### WHAT IS EXPECTED
Pull out the lines from the line containing "if obj.type not" through the line containing "scene = bpy.context.scene", both lines included, and copy them exactly.

### MATERIAL PROVIDED
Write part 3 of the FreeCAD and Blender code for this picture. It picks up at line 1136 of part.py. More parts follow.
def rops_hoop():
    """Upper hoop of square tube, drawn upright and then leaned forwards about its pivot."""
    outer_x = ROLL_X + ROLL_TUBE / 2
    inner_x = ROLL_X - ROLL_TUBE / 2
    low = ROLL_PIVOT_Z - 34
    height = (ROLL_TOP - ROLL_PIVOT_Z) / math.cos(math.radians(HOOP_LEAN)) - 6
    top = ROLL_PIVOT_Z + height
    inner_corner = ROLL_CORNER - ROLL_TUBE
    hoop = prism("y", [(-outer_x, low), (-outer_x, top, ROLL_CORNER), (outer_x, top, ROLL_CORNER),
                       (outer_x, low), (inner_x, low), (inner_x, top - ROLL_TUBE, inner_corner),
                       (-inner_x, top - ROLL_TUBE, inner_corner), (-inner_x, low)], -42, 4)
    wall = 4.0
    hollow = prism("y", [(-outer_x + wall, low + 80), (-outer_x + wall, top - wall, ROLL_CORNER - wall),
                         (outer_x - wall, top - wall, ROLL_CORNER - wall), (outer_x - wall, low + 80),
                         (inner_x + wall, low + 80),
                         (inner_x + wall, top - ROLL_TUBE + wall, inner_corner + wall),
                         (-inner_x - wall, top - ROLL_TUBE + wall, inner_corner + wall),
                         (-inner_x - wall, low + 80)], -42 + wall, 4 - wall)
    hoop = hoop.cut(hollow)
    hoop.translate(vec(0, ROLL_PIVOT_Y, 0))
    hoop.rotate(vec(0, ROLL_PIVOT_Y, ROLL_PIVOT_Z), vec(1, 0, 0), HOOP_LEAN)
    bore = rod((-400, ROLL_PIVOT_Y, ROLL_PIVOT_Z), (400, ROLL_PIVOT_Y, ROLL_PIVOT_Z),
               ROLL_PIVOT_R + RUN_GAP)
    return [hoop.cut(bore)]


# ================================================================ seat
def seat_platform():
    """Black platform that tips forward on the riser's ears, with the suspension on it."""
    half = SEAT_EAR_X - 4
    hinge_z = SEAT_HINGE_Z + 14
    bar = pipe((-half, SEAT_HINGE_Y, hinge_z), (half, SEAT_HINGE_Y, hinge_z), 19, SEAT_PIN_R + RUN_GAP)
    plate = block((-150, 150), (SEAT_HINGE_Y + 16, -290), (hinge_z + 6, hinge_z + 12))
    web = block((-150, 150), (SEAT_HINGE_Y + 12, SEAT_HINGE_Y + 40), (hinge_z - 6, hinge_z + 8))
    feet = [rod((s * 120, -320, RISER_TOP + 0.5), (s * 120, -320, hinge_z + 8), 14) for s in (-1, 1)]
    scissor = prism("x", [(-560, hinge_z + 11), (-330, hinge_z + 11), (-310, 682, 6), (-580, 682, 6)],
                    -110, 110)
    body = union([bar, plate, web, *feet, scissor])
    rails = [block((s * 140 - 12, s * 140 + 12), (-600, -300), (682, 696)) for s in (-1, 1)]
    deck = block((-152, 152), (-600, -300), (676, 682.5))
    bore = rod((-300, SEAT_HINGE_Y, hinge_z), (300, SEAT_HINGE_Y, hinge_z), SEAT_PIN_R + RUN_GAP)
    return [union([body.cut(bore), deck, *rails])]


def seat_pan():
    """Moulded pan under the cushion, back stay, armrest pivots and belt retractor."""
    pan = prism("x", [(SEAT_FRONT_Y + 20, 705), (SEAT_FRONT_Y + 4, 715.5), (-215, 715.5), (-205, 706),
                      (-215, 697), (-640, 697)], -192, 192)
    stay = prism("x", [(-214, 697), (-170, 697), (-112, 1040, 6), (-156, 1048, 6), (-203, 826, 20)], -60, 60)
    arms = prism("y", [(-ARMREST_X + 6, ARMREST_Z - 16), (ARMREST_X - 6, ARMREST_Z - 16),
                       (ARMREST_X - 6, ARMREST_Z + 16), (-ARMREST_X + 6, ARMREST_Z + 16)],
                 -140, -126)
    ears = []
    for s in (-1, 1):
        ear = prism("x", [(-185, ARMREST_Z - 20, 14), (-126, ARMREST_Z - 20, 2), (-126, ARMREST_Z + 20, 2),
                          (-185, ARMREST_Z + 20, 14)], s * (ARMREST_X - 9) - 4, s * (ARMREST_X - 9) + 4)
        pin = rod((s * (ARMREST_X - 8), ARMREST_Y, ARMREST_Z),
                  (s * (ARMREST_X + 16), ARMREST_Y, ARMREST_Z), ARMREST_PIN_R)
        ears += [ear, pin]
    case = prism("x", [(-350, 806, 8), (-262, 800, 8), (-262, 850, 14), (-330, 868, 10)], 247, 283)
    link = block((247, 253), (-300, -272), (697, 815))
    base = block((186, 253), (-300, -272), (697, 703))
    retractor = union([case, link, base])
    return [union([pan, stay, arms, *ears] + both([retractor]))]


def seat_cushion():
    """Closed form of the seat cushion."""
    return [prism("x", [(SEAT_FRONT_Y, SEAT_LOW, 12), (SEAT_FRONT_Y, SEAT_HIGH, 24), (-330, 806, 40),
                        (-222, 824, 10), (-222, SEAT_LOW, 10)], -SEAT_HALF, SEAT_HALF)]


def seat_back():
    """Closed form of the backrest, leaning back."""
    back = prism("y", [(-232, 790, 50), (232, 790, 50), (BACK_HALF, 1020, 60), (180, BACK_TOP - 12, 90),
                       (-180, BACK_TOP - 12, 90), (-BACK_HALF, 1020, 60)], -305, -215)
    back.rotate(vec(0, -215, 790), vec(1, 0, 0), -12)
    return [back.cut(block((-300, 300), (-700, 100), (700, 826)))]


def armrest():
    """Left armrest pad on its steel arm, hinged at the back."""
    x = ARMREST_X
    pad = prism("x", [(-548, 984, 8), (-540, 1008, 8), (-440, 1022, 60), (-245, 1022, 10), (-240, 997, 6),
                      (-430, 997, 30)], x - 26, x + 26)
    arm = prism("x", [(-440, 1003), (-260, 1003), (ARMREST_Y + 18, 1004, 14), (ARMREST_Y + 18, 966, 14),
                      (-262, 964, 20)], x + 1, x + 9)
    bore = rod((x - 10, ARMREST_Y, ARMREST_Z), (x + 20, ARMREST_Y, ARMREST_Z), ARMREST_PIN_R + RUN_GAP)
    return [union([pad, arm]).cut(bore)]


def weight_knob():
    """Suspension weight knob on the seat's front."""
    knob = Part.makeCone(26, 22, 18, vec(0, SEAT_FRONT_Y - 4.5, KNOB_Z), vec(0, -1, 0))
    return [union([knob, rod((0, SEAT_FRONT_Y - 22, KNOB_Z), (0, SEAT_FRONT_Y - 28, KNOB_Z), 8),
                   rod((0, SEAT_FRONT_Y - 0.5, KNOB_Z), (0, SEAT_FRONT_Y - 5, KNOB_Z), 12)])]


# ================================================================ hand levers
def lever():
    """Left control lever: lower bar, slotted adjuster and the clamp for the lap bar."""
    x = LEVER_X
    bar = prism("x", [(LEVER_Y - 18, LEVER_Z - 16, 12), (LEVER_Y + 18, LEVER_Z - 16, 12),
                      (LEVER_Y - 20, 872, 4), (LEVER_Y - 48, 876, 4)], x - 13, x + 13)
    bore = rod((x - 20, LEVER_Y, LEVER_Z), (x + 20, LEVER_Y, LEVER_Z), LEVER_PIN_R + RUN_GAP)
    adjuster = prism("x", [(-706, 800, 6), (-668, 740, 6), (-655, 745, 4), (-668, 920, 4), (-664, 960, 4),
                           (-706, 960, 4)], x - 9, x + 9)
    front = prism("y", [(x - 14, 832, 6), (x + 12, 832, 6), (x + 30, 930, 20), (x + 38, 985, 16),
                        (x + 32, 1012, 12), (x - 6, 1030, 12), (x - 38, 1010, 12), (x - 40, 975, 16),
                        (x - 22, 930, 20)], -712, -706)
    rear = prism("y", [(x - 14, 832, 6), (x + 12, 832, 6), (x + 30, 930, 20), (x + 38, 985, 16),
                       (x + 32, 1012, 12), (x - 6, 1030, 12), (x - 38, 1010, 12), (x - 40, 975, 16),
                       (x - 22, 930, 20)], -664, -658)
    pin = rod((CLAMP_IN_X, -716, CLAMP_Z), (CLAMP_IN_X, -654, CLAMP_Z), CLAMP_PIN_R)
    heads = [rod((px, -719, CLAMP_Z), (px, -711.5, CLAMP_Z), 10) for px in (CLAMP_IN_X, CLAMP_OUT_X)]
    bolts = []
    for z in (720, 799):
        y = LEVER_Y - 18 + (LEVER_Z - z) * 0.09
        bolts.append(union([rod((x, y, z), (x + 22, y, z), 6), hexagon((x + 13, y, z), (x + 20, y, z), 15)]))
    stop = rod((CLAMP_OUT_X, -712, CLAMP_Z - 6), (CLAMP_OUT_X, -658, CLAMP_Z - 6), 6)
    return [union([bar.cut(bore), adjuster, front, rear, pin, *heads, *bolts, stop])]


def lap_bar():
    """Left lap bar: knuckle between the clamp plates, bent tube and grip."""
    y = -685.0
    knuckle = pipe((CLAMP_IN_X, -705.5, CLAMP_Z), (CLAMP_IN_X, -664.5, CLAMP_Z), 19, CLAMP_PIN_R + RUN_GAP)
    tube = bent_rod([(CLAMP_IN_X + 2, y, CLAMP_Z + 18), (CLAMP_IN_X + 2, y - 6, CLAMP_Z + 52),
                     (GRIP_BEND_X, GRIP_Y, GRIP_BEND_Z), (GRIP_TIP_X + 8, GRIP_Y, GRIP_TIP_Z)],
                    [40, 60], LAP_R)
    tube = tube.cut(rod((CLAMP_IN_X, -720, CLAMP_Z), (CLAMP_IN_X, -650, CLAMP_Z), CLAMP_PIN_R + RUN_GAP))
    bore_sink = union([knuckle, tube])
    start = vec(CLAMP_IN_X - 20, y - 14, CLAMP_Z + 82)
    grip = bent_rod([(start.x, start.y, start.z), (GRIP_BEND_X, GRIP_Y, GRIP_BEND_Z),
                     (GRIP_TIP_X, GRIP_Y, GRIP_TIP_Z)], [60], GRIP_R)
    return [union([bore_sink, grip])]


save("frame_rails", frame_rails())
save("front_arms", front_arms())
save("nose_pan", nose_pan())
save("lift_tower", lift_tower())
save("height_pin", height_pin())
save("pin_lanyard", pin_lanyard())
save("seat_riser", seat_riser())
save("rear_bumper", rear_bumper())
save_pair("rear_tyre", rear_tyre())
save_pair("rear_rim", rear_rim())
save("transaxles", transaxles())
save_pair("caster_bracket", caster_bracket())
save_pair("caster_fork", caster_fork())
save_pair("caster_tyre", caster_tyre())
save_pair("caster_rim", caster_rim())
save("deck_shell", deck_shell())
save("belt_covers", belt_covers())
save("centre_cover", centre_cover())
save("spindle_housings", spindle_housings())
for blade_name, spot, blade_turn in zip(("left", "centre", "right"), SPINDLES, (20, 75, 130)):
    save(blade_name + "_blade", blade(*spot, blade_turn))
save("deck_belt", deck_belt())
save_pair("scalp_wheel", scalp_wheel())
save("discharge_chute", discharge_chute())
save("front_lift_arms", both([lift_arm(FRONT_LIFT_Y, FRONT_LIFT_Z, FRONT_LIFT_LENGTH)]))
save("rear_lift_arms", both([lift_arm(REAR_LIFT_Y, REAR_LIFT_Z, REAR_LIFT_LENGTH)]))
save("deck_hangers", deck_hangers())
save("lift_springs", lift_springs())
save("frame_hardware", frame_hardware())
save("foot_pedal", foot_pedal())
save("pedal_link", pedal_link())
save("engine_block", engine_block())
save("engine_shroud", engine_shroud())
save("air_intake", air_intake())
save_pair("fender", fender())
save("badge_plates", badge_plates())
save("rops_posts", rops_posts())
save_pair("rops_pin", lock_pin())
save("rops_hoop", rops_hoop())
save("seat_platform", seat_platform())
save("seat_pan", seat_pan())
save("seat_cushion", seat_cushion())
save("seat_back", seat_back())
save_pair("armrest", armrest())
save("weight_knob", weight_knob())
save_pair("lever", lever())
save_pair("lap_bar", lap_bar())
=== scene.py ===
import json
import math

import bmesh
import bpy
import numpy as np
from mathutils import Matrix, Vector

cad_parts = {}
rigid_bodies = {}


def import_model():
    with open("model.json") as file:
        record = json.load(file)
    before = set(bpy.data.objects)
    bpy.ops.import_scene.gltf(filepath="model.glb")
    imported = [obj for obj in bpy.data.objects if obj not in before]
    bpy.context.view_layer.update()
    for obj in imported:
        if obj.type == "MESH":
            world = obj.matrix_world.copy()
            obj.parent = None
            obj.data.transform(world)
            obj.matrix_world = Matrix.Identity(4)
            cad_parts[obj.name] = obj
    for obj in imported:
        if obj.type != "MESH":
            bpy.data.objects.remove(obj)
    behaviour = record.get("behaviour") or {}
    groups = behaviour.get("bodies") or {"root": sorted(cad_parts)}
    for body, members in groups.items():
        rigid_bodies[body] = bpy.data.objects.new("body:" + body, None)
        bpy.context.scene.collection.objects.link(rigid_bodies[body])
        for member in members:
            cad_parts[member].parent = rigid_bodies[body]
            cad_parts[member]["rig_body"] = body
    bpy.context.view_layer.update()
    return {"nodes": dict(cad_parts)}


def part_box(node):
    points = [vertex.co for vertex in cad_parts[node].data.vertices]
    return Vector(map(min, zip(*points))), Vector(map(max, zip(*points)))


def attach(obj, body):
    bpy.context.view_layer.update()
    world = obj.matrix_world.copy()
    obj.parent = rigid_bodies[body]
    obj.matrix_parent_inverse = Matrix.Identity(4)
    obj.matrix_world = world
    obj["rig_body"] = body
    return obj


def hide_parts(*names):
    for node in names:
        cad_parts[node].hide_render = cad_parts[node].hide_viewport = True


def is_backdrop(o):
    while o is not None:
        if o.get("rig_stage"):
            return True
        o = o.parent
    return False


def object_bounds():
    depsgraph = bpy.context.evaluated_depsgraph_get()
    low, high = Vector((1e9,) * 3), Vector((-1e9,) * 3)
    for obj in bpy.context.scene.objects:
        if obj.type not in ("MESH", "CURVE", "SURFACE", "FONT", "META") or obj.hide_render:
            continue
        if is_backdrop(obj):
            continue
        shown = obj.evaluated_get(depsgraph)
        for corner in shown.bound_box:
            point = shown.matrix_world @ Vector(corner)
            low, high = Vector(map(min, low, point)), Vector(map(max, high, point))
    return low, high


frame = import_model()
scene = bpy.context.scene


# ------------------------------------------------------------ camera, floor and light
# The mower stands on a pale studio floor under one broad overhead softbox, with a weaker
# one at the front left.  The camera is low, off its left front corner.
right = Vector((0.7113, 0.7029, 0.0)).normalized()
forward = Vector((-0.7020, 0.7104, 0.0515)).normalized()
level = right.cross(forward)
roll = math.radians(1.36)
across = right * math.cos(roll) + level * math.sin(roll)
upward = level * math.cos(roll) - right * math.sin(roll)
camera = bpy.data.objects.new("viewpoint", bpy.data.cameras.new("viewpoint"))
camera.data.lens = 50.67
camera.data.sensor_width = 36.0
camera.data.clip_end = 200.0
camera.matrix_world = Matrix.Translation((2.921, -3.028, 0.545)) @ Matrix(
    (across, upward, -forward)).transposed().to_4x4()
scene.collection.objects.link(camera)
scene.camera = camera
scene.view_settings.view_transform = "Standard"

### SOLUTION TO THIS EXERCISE
        if obj.type not in ("MESH", "CURVE", "SURFACE", "FONT", "META") or obj.hide_render:
            continue
        if is_backdrop(obj):
            continue
        shown = obj.evaluated_get(depsgraph)
        for corner in shown.bound_box:
            point = shown.matrix_world @ Vector(corner)
            low, high = Vector(map(min, low, point)), Vector(map(max, high, point))
    return low, high


frame = import_model()
scene = bpy.context.scene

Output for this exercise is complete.